You can see all these elements in the 1956 film, Slightly Scarlet, an overwrought gangster movie, based on a novel by James M. Cain. The ambitious lieutenant of a gambling racketeer contrives his elevation to boss of the outfit, while setting up a favour bank with a pliant cop and a crusading mayor. Add two gorgeous redheads to the mix and you have the makings of a pot-boiler. Some critics give the picture film noir status. I don’t buy it. There is an homme-fatale, crime, sex, corruption, and greed. Yet these elements don’t gel into a recognisable noir.

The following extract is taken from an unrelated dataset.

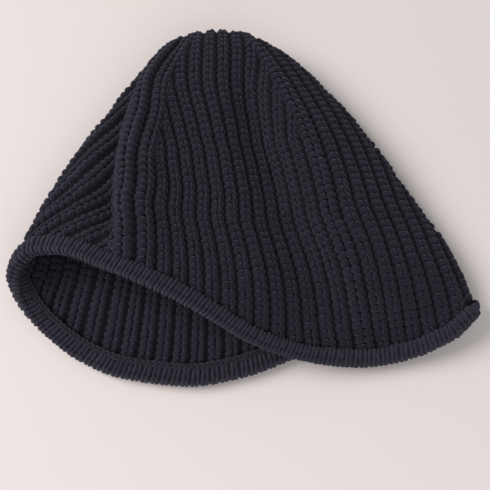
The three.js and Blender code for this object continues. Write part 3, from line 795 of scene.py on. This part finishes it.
# The band's stitches stand closer together round the mouth's left corner.
rows_across = int(round(BAND_ACROSS / BAND_ROW))
crowded = 1 + 0.2 * ease(0.03, 0.10, hem_around) * (1 - ease(0.28, 0.40, hem_around))
wale_steps = np.diff(hem_run) * (crowded[1:] + crowded[:-1]) / 2
wale_count = np.concatenate([[0], np.cumsum(wale_steps)]) / BAND_PITCH
wales = int(round(wale_count[-1]))
wale_run = np.interp((np.arange(wales) + 0.5) * wale_count[-1] / wales, wale_count, hem_run)
wale_half = 0.5 * BAND_PITCH / np.interp(wale_run, hem_run, crowded)
row_q = (np.arange(rows_across) + 0.5) * BAND_ACROSS / rows_across
run0, q0 = (m.ravel() for m in np.meshgrid(wale_run, row_q, indexing="ij"))
half0 = np.repeat(wale_half, rows_across)[:, None]
band_legs = []
for side in (-1, 1):
    n = len(run0)
    t = leg_along[None, :]
    size = 1 + chance.normal(0, 0.05, (n, 1))
    off = 0.36 + chance.normal(0, 0.03, (n, 1)) + 0.20 * t + 0.46 * size * leg_plump * leg_side * side
    slip = chance.normal(0, 0.05, (n, 1))
    q = q0[:, None] - (-0.62 + 1.24 * t + slip - 0.10 * leg_side * side * leg_plump) * BAND_ROW
    high = -0.0004 + 0.0004 * np.sin(np.pi * t) + 0.00115 * size * leg_plump * leg_up - 0.0003 * off**2
    run = run0[:, None] + side * off * half0 + BAND_SLANT * (BAND_ACROSS / 2 - q)
    p, dn, ot = hem_frame(run)
    d, o = band_profile(np.clip(q, -0.0008, BAND_ACROSS + 0.0008), high)
    band_legs.append(above_table(p + dn * d[..., None] + ot * o[..., None]))
band_stitches = join_legs("band_stitches", np.concatenate(band_legs), np.zeros(2 * len(run0), bool),
                          0.5 + chance.normal(0, 0.15, (2 * len(run0), 1)), band_yarn)

CHAIN_LINK = 0.0036
CHAIN_ABOVE_BAND = 0.0012
CHAIN_INWARD = 0.0033
links = int(round(HEM_LENGTH / CHAIN_LINK))
link_run = np.arange(links) * HEM_LENGTH / links
chain_legs = []
for side in (-1, 1):
    t = leg_along[None, :]
    run = link_run[:, None] + (t - 0.5) * CHAIN_LINK * 1.35 + chance.normal(0, 0.0001, (links, 1))
    width = side * (0.00045 + 0.0009 * t) + 0.0009 * leg_plump * leg_side
    high = 0.0003 * np.sin(np.pi * t) + 0.0008 * leg_plump * leg_up
    p, dn, ot = hem_frame(run)
    chain_legs.append(above_table(p + dn * (-BAND_OVERLAP - CHAIN_ABOVE_BAND + width)[..., None]
                                  - ot * (CHAIN_INWARD + high)[..., None]))
# The chain's stitches are painted darker than the band's, as painted shade in the join on the inside of
# the mouth.
linking_chain = join_legs("linking_chain", np.concatenate(chain_legs), np.ones(2 * links, bool),
                          -0.2 + chance.normal(0, 0.1, (2 * links, 1)), band_yarn)
for piece in (edge_band, band_stitches, linking_chain):
    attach(piece, "root")
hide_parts("hem_band")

It is more a revenge chronicle filmed in lurid color not in shadows. DP John Alton is given little to work with as the scenes tend to be stagey, though he manages to create a malevolent atmosphere through shadow artifice and areas of black from under-exposing some internal scenes. Dwan’s use of gaudy colors is visually tiring but rendered to good effect in filming the racketeer’s opulant bungalow and the interior of a beach house, where Dwan theatrically stages the violent scenes that end the picture. Indeed, he places the protagonists in the living area and on a staircase, mapping out the dynamics of the final resolution of the conflicts that have propelled them to the inevitable bloody confrontation.
A plodding pace and no surprises however make for a dull 100 minutes. Only Rhonda Fleming in short shorts, tight skirts, and pointy brassiere is (very) distracting. John Payne is ok only as the ambitious hood, and Arlene Dahl as Fleming’s slutty kleptomaniac sister completes the triangle.